═════ Material
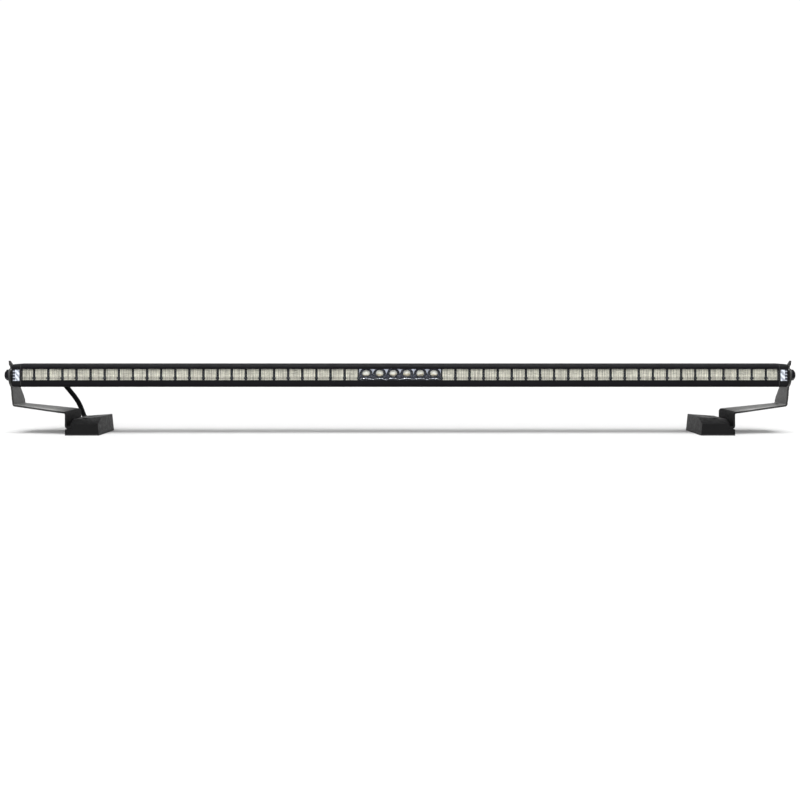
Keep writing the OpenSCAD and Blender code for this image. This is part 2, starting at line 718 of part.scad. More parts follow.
module leg_outline() {
    top = bar_bottom + bar_h;
    difference() {
        union() {
            intersection() {
                translate([pivot_y, pivot_z]) circle(head_r, $fn = 96);
                translate([-10, 0]) square([bar_d + 30, top - 1]);
            }
            polygon([[2, top + 5.4], [3.4, top + 6], [15.5, top - 1], [15.5, top - 14], [7, top - 9]]);
            polygon([[pivot_y - 11, pivot_z - 14], [12, leg_up(0.88)], [13.8, leg_up(0.76)],
                [15, leg_up(0.46)], [17.2, leg_up(0.14)], [leg_front, leg_z], [leg_back, leg_z],
                [67, leg_up(0.3)], [52, leg_up(0.86)], [pivot_y + 14, pivot_z - 4]]);
        }
        translate([5.2, top - 6.4]) circle(4);
    }
}

// Outline of the arm and the step-down plate in X and Y
module arm_outline() polygon([
    [plate_out + cut, leg_front], [plate_out + cut, leg_back],
    [plate_in - 6, leg_back], [step_out + 12, foot_d - foot_side], [flange_in - cut, foot_d - foot_side],
    [flange_in - cut, foot_side], [step_out + 12, foot_side], [plate_in - 6, leg_front]]);

// The slot for the lock screw, an arc round the tilt axis
function arc(c, r, a0, a1, n) = [for (k = [0 : n]) let (a = a0 + (a1 - a0) * k / n) c + r * [cos(a), sin(a)]];

module lock_slot() {
    r = lock_d / 2 + fit;
    w = tilt_max + 1;
    polygon(concat(
        arc([0, 0], lock_r + r, -w, w, 12),
        arc(lock_r * [cos(w), sin(w)], r, w + 20, w + 160, 7),
        arc([0, 0], lock_r - r, w, -w, 12),
        arc(lock_r * [cos(w), -sin(w)], r, -w - 160, -w - 20, 7)));
}

foot_screw_y = [14, foot_d - 14];
mount_y = [for (d = [-1, 1]) foot_d / 2 + d * mount_pitch / 2];
foot_screw_r = 2;
foot_head_t = 2.6;
counterbore_r = 6.5;
counterbore_d = 6;                               // below the foot's outer top edge

module bracket(s) color("#2a2b2e") side(s) translate([0, front_y, 0]) difference() {
    intersection() {
        along_y(0, foot_d) sheet_profile();
        union() {
            along_x(plate_in - 1, sheet_t + 2) leg_outline();
            translate([0, 0, -cut]) linear_extrude(leg_z + cut) arm_outline();
        }
    }
    translate([plate_in - cut, pivot_y, pivot_z]) rod_x(shoulder_d / 2 + run, sheet_t + 2 * cut);
    translate([0, pivot_y, pivot_z]) along_x(plate_in - cut, sheet_t + 2 * cut) lock_slot();
    for (y = mount_y) translate([bolt_x, y, 0]) cylinder(d = mount_hole_d, h = arm_z);
    for (y = foot_screw_y) translate([bolt_x, y, 0]) cylinder(r = foot_screw_r, h = lip_h + sheet_t + cut);
}

// ---------------------------------------------------------------- feet

module foot_side_outline() polygon([[0, pad_h], [foot_d, pad_h], [foot_d, foot_h + foot_rise],
    [foot_chamfer_y, foot_h + foot_rise], [0, foot_h - foot_chamfer_z]]);

module foot_front_outline() polygon([[foot_in, 0], [foot_out, 0], [foot_out, lip_h],
    [block_out, lip_h],
    [block_out + foot_lean, foot_h], [foot_in + foot_lean, foot_h + foot_rise]]);

module foot_block(s) color("#1f1f1f") side(s) translate([0, front_y, 0]) difference() {
    intersection() {
        along_x(foot_in, foot_w) foot_side_outline();
        along_y(0, foot_d) foot_front_outline();
    }
    translate([flange_in - fit, foot_side - fit, lip_h])
        cube([foot_w + 10, foot_d - 2 * (foot_side - fit), sheet_t + fit]);
    for (y = mount_y) translate([bolt_x, y, 0]) {
        cylinder(d = mount_hole_d, h = foot_h + 10);
        translate([0, 0, foot_h - counterbore_d]) cylinder(r = counterbore_r, h = foot_h);
    }
    for (y = foot_screw_y) translate([bolt_x, y, 0]) {
        cylinder(r = foot_screw_r + fit, h = lip_h + cut);
        translate([0, 0, pad_h - cut]) cylinder(r = foot_head_r + fit, h = cut + foot_head_t + fit);
    }
}

module foot_pad(s) color("#111111") side(s) translate([0, front_y, 0]) difference() {
    translate([foot_in, 0, 0]) cube([foot_w, foot_d, pad_h]);
    for (y = mount_y) translate([bolt_x, y, -cut]) cylinder(d = mount_hole_d + 2 * fit, h = pad_h + 2 * cut);
}

module foot_screws(s) color("#6f7276") side(s) translate([0, front_y, 0])
    for (y = foot_screw_y) translate([bolt_x, y, 0]) {
        top = pad_h + foot_head_t + fit;
        translate([0, 0, top - foot_head_t]) cylinder(r = foot_head_r, h = foot_head_t);
        translate([0, 0, top]) cylinder(r = foot_screw_r, h = lip_h + sheet_t - top);
    }

// ---------------------------------------------------------------- output

housing();
end_cap(-1);  // left_end_cap
end_cap(1);  // right_end_cap
end_gasket(-1);  // left_end_gasket
end_gasket(1);  // right_end_gasket
end_screws();
end_badge(-1);  // left_end_badge
end_badge(1);  // right_end_badge
front_lens();
lens_seal();
flood_lens(-1);  // left_flood_lens
flood_lens(1);  // right_flood_lens
flood_reflector(-1);  // left_flood_reflector
flood_reflector(1);  // right_flood_reflector
spot_reflector();
flood_board(-1);  // left_led_board
spot_led_board();
flood_board(1);  // right_led_board
flood_leds(-1);  // left_leds
spot_leds();
flood_leds(1);  // right_leds
board_screws();
board_jumpers();
thermal_pad();
driver_board();
driver_inductors();
driver_capacitors();
driver_chips();
supply_leads();
led_leads();
gland_body();
gland_seal();
gland_nut();
vent_body();
vent_membrane();
power_cable();
connector_housing();
connector_seal();
connector_contacts();
connector_lock();
pivot_bolts();
pivot_lock_washers();
pivot_washers();
pivot_isolators();
lock_screws();
lock_washers();
bracket(-1);  // left_bracket
bracket(1);  // right_bracket
foot_block(-1);  // left_foot_block
foot_block(1);  // right_foot_block
foot_pad(-1);  // left_foot_pad
foot_pad(1);  // right_foot_pad
foot_screws(-1);  // left_foot_screws
foot_screws(1);  // right_foot_screws
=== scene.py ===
"""The LED light bar's looks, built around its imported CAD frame."""

import json
import math

import bmesh
import bpy
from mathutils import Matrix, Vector

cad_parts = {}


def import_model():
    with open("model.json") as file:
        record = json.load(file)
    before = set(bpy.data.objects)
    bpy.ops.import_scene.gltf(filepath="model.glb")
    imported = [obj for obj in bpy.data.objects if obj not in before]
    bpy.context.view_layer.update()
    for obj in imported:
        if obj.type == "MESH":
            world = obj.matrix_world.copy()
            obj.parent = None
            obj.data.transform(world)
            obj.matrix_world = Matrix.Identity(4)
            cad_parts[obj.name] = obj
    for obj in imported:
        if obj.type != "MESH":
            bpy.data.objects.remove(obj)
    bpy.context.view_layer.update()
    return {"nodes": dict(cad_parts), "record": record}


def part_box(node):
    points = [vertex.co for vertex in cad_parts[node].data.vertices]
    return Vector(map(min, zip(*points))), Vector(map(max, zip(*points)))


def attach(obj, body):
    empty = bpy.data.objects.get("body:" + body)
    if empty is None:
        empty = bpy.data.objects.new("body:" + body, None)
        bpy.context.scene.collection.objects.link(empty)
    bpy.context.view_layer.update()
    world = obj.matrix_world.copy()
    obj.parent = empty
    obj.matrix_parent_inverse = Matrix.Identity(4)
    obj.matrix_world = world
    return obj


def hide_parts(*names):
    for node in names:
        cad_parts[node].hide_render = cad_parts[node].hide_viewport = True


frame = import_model()

MM = 0.001
SIDES = ("left", "right")
BAR = "light_bar"


# ---------------------------------------------------------------- camera

CAMERA_LENS = 47.4            # mm
SENSOR_WIDTH = 36             # mm
CAMERA_BACK = 1.763           # in front of the bar's front face
CAMERA_HEIGHT = 0.1768
CAMERA_SHIFT = -0.0875        # the horizon lies above the middle of the frame

front_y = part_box("right_end_cap")[0][1]
camera_data = bpy.data.cameras.new("camera")
camera_data.lens = CAMERA_LENS
camera_data.sensor_width = SENSOR_WIDTH
camera_data.shift_y = CAMERA_SHIFT
camera = bpy.data.objects.new("camera", camera_data)
camera.location = (0, front_y - CAMERA_BACK, CAMERA_HEIGHT)
camera.rotation_euler = (math.radians(90), 0, 0)
bpy.context.scene.collection.objects.link(camera)
bpy.context.scene.camera = camera
bpy.context.scene.view_settings.view_transform = "Standard"


# ---------------------------------------------------------------- places on the object

SHEET = 3 * MM                # thickness of the brackets' sheet
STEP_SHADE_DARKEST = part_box("right_foot_block")[1][0] + SHEET
STEP_SHADE_END = STEP_SHADE_DARKEST + 27 * MM        # painted shade on the brackets' coat darkens from here in to the step-down plate

badge_low, badge_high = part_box("right_end_badge")
BADGE_SPLIT = badge_high[0] - (badge_high[0] - badge_low[0]) / 3
BADGE_BAR_PITCH = 5 * MM
BADGE_BAR_TALL = 1.5 * MM
BADGE_BAR_LEVEL = 0.55        # of the bars, where the bright part's waves reach 1

optic_low, optic_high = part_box("right_flood_lens")
FLOOD_CELLS = 24
FLOOD_START = optic_low[0]
FLOOD_PITCH = (optic_high[0] - optic_low[0]) / FLOOD_CELLS
FLOOD_HEIGHT = optic_high[2] - optic_low[2]
CELL_GAP = 4.1 * MM
FLUTES = 7                    # upright flutes across a cell
FLUTE_WIDTH = (FLOOD_PITCH - CELL_GAP) / FLUTES

spot_low, spot_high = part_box("spot_reflector")
SPOT_CELLS = 6
SPOT_PITCH = (spot_high[0] - spot_low[0]) / SPOT_CELLS
SPOT_MID = (spot_low[2] + spot_high[2]) / 2
SPOT_HALF = (spot_high[2] - spot_low[2]) / 2


# ---------------------------------------------------------------- node helpers

NOISE_SPAN = (0.3, 0.7)       # where most values of a noise texture lie


def shade(colour, factor):
    return tuple(min(1.0, c * factor) for c in colour)


def grey(level):
    return (level, level, level)


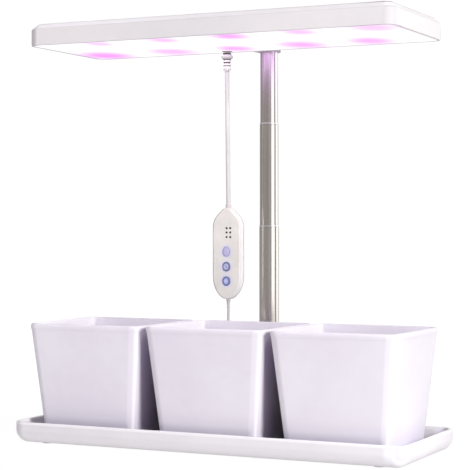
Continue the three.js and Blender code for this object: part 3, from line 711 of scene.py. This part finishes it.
combine(cover, "DIFFERENCE", tool(*lathe([[0, 405], [2.0, 405], [2.0, 416.0], [3.9, 416.0], [3.9, 417.6], [4.3, 418.1], [4.4, 424], [0, 424]], MAST_X, MAST_Y, 36)))
piece("head_cover_shell", cover, head_mat, "head", ["head_cover"], sharp=38)


def panel(inset, z, n=12):
    return rrect(391 - 2 * inset, 144 - 2 * inset, 9.6, z, 0, -11.7, n)


diff = make("head_diffuser_panel", *loft([panel(3.1, HB + 0.15), panel(2.75, HB + 0.2), panel(2.45, HB + 0.42), panel(2.35, HB + 0.75), panel(2.35, HB + 2.4)]))
outward(diff)
combine(diff, "DIFFERENCE", tool(*lathe([[0, HB - 5], [6.5, HB - 5], [6.5, HB + 0.1], [6.1, HB + 0.5], [6.1, HB + 8], [0, HB + 8]], JACK[0], JACK[1], 48)))

# lit panel: white, with a soft magenta bloom below each coloured chip
glow = Mat("frosted lit panel")
LEDS = [(x, 28.0) for x in (-168, -88, -16, 58, 131)] + [(x, -64.0) for x in (-122, -50, 22, 95, 169)]
total = None
POWER = [0.92, 0.68, 0.84, 0.78, 0.78] + [0.60, 0.62, 0.82, 0.66, 0.60]
REACH = [48, 44, 34, 43, 40] + [25, 28, 33, 29, 40]
for (lx, ly), peak, reach in zip(LEDS, POWER, REACH):
    away = glow.vmath("MULTIPLY", glow.vmath("SUBTRACT", glow.co, (lx * MM, ly * MM, 0.0)), (1.0, 0.78, 0.0))
    bloom = glow.remap(glow.vmath("LENGTH", away), 0.0, reach * MM, 1.0, 0.0, "SMOOTHERSTEP")
    bloom = glow.math("MULTIPLY", bloom, peak, clamp=True)
    total = bloom if total is None else glow.math("MAXIMUM", total, bloom)
uneven = glow.noise(26.0, 2.0, 0.5)
total = glow.math("MULTIPLY", total, glow.remap(uneven, 0.3, 0.7, 0.86, 1.0))
frost = glow.noise(420.0, 4.0, 0.6)
patchy = glow.remap(glow.noise(12.0, 2.0, 0.5), 0.35, 0.65, 0.0, 1.0)
plain = glow.mix(patchy, srgb(160, 157, 162), srgb(150, 146, 153))
glow.set(Base_Color=glow.mix(total, plain, srgb(140, 40, 150)))
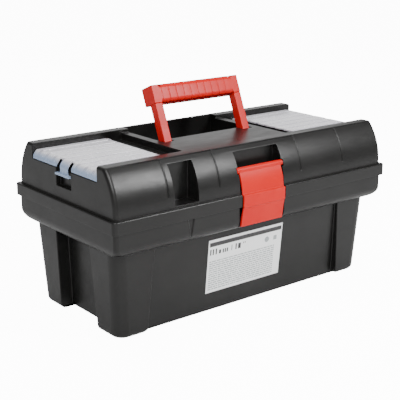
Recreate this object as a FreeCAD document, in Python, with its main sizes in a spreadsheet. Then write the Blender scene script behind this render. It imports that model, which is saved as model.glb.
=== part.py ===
import FreeCAD, Part
import math
import os
import Sketcher

# A carpenter's toolbox in moulded plastic: a tub on four hollow corner posts, a domed lid with two
# organiser compartments under clear covers, a front latch, a fold-down carrying handle and a lift-out
# tray.  Millimetres, +Z up, X along the length, front at -Y, feet on Z = 0, origin below the centre.

SIZES = [
    # overall
    ("box_length", 410.0), ("box_depth", 209.0), ("lid_top", 195.5), ("wall", 2.4),
    # tub: posts, panels between them and the collar above them
    ("floor_lift", 2.0), ("post_top", 104.0), ("post_inset_end", 12.2), ("post_inset_front", 18.3),
    ("post_draft", 5.7), ("post_corner", 15.0), ("post_foot_round", 7.0),
    ("post_front_width", 64.5), ("front_panel_flare", 8.0), ("front_panel_depth", 4.0),
    ("front_panel_lean", 5.0), ("end_panel_half", 35.0), ("end_panel_flare", 4.0),
    ("end_panel_depth", 15.5), ("collar_inset", 3.2), ("collar_bottom", 100.0),
    ("collar_curve", 13.0), ("collar_corner", 5.0), ("rim_top", 140.6),
    ("mark_left", -107.0), ("mark_right", -99.0), ("mark_bottom", 107.0), ("mark_depth", 1.5),
    # lid: band round the rim, dome and what is sunk in it
    ("band_bottom", 129.0), ("band_top", 143.5), ("band_corner", 5.0), ("band_bevel", 0.8),
    ("dome_inset", 4.3), ("dome_top_inset", 23.0), ("dome_radius", 72.0), ("dome_round", 3.0),
    ("dome_corner", 5.0), ("pocket_bottom", 183.5), ("pocket_half_depth", 67.3),
    ("end_wall_top", 178.1), ("catch_bay_half", 15.5), ("catch_bay_bottom", 158.0),
    ("catch_bay_depth", 6.0),
    ("plateau_half", 79.0), ("plateau_top", 191.3), ("bin_bottom", 156.0), ("bin_inner_end", 100.7),
    ("bin_ledge", 2.3), ("pit_half", 68.3), ("pit_front", 5.8), ("pit_reach", 27.5), ("pit_bottom", 164.0),
    ("recess_reach", 24.5), ("recess_bottom", 146.0), ("recess_top", 189.5),
    ("leg_notch_inner", 53.3), ("leg_notch_front", -5.0), ("latch_bay_half", 33.0),
    ("side_bay_left", -124.0), ("side_bay_right", -92.0), ("latch_notch", 4.1),
    ("crease_inner", 62.0), ("crease_outer", 132.0), ("crease_width", 1.6), ("crease_depth", 0.9),
    ("crease_bottom", 156.0), ("crease_foot_inset", 5.2),
    # clearances
    ("running_gap", 0.05), ("loose_gap", 0.4), ("slide_gap", 0.1),
    # lid hinge
    ("hinge_inset", 1.5), ("hinge_height", 128.75), ("knuckle_radius", 2.6),
    ("hinge_pin_radius", 1.2), ("hinge_place", 105.0), ("lid_knuckle_half", 12.0),
    ("body_knuckle_long", 11.0), ("gusset_drop", 12.0),
    # latch
    ("latch_half", 31.5), ("latch_thick", 2.6), ("latch_pivot_inset", 11.0),
    ("latch_pivot_up", 169.0), ("latch_barrel", 3.4), ("latch_ear", 3.1), ("latch_out", 1.1),
    ("latch_foot_inset", 3.6), ("latch_foot_up", 104.6), ("latch_lower_inset", 1.8),
    ("latch_lower_up", 117.0), ("latch_knee_up", 128.2), ("latch_shoulder_up", 142.4),
    ("latch_ridge_inset", 1.9), ("latch_ridge_rise", 0.8), ("latch_slope_inset", 3.6),
    ("latch_slope_up", 155.5), ("latch_neck_inset", 6.7), ("latch_neck_up", 164.0),
    ("latch_fold_inset", 0.0), ("latch_fold_drop", 1.0), ("latch_ridge_thick", 1.8),
    ("latch_ridge_fall", 2.4), ("latch_back_rise", 3.3), ("latch_top_up", 171.5), ("latch_top_inset", 9.9),
    ("catch_depth", 1.4), ("keeper_inset", 7.3), ("keeper_half", 34.0), ("keeper_bottom", 106.0),
    ("keeper_thick", 3.0), ("keeper_margin", 3.0), ("keeper_lap", 1.3), ("keeper_over", 2.0),
    ("catch_half", 28.0), ("catch_bottom", 110.0), ("catch_height", 4.0),
    ("bearing_wide", 6.4), ("bearing_half", 7.0), ("bearing_reach", 18.5),
    # carrying handle
    ("handle_pivot_back", 2.3), ("handle_pivot_up", 187.5), ("handle_lean", 22.3),
    ("leg_outer", 65.4), ("leg_width", 10.65), ("leg_thick", 11.7), ("leg_seam", 47.5),
    ("grip_top", 69.5), ("grip_back", 15.5), ("grip_round", 5.0), ("grip_edge", 1.0),
    ("core_thick", 7.0), ("core_rise", 12.0), ("core_under", 0.5), ("core_gap", 4.0), ("core_room", 0.1),
    ("rib_width", 9.3), ("rib_pitch", 10.6), ("rib_height", 0.6), ("rib_count", 10),
    ("handle_pin_radius", 2.5), ("boss_long", 5.0), ("bore_end", 0.5), ("pin_end", 0.5),
    ("boss_radius", 6.0),
    # organiser covers
    ("cover_inner", 102.0), ("cover_top", 188.1), ("cover_thick", 1.8),
    ("cover_gap", 0.5), ("rib_rise", 0.6), ("rib_wide", 1.2), ("rib_step", 16.0),
    ("rib_start", 4.0), ("rib_stop", 2.0),
    ("lip_inset", 5.0), ("lip_bottom", 178.6), ("lip_thick", 1.5), ("lip_round", 11.0),
    ("lip_straight", 2.0), ("lip_bend", 0.8), ("lip_run", 10.5), ("cover_pivot", 98.7),
    ("cover_pivot_up", 185.6),
    ("stub_radius", 1.6), ("stub_long", 3.2), ("lug_long", 5.0), ("lug_round", 1.9),
    ("tongue_half", 7.5), ("tab_half", 14.7), ("slot_half", 16.0), ("tab_bottom", 171.0),
    ("tab_thick", 2.2), ("tab_inset", 2.5),
    # organiser dividers
    ("divider_thick", 1.5), ("divider_height", 25.0), ("divider_first", 127.0),
    ("divider_second", 163.0), ("groove_depth", 0.8),
    # lift-out tray
    ("tray_gap_end", 34.0), ("tray_gap_front", 32.5), ("tray_bottom", 68.0),
    ("tray_draft", 2.0), ("tray_wall", 1.8), ("flange_gap", 1.3), ("flange_thick", 2.0),
    ("tray_handle_top", 138.0),
    ("tray_handle_thick", 3.0), ("hand_hole_half", 48.0), ("hand_hole_bottom", 110.0),
    ("tray_corner", 8.0), ("tray_divider_place", 60.0), ("tray_divider_thick", 1.5),
    ("guide_wide", 1.6), ("guide_reach", 2.0),
    ("handle_wall_half", 70.0), ("hand_hole_top", 130.0),
    # label
    ("label_width", 114.0), ("label_height", 66.5), ("label_centre", -5.0), ("label_bottom", 23.0),
    ("label_thick", 0.4),
]

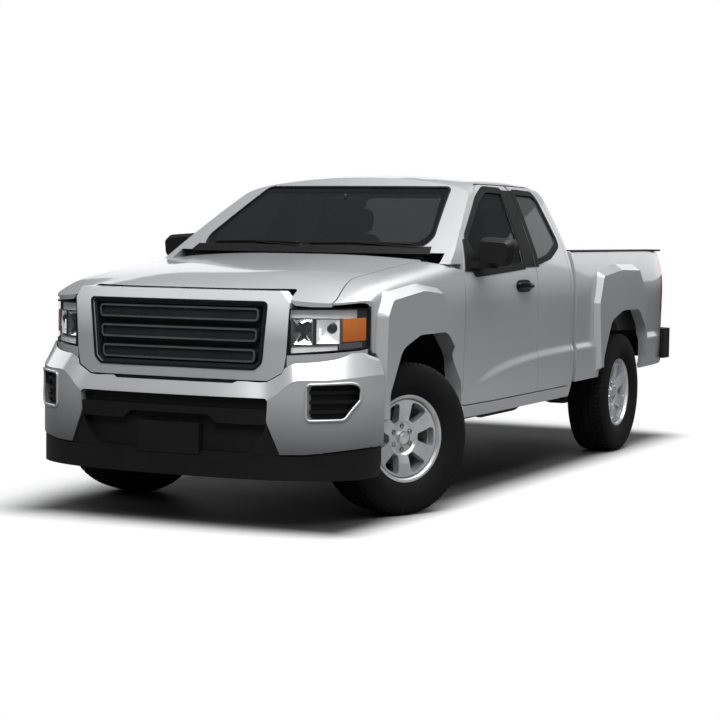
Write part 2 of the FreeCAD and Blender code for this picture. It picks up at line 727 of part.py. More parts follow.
══════════
**Task instructions:** Beginning with the line containing "gland_seal();" and ending with the line containing "obj.parent = None", extract those lines exactly from the listing above, and only those.

**Response below:**
gland_seal();
gland_nut();
vent_body();
vent_membrane();
power_cable();
connector_housing();
connector_seal();
connector_contacts();
connector_lock();
pivot_bolts();
pivot_lock_washers();
pivot_washers();
pivot_isolators();
lock_screws();
lock_washers();
bracket(-1);  // left_bracket
bracket(1);  // right_bracket
foot_block(-1);  // left_foot_block
foot_block(1);  // right_foot_block
foot_pad(-1);  // left_foot_pad
foot_pad(1);  // right_foot_pad
foot_screws(-1);  // left_foot_screws
foot_screws(1);  // right_foot_screws
=== scene.py ===
"""The LED light bar's looks, built around its imported CAD frame."""

import json
import math

import bmesh
import bpy
from mathutils import Matrix, Vector

cad_parts = {}


def import_model():
    with open("model.json") as file:
        record = json.load(file)
    before = set(bpy.data.objects)
    bpy.ops.import_scene.gltf(filepath="model.glb")
    imported = [obj for obj in bpy.data.objects if obj not in before]
    bpy.context.view_layer.update()
    for obj in imported:
        if obj.type == "MESH":
            world = obj.matrix_world.copy()
            obj.parent = None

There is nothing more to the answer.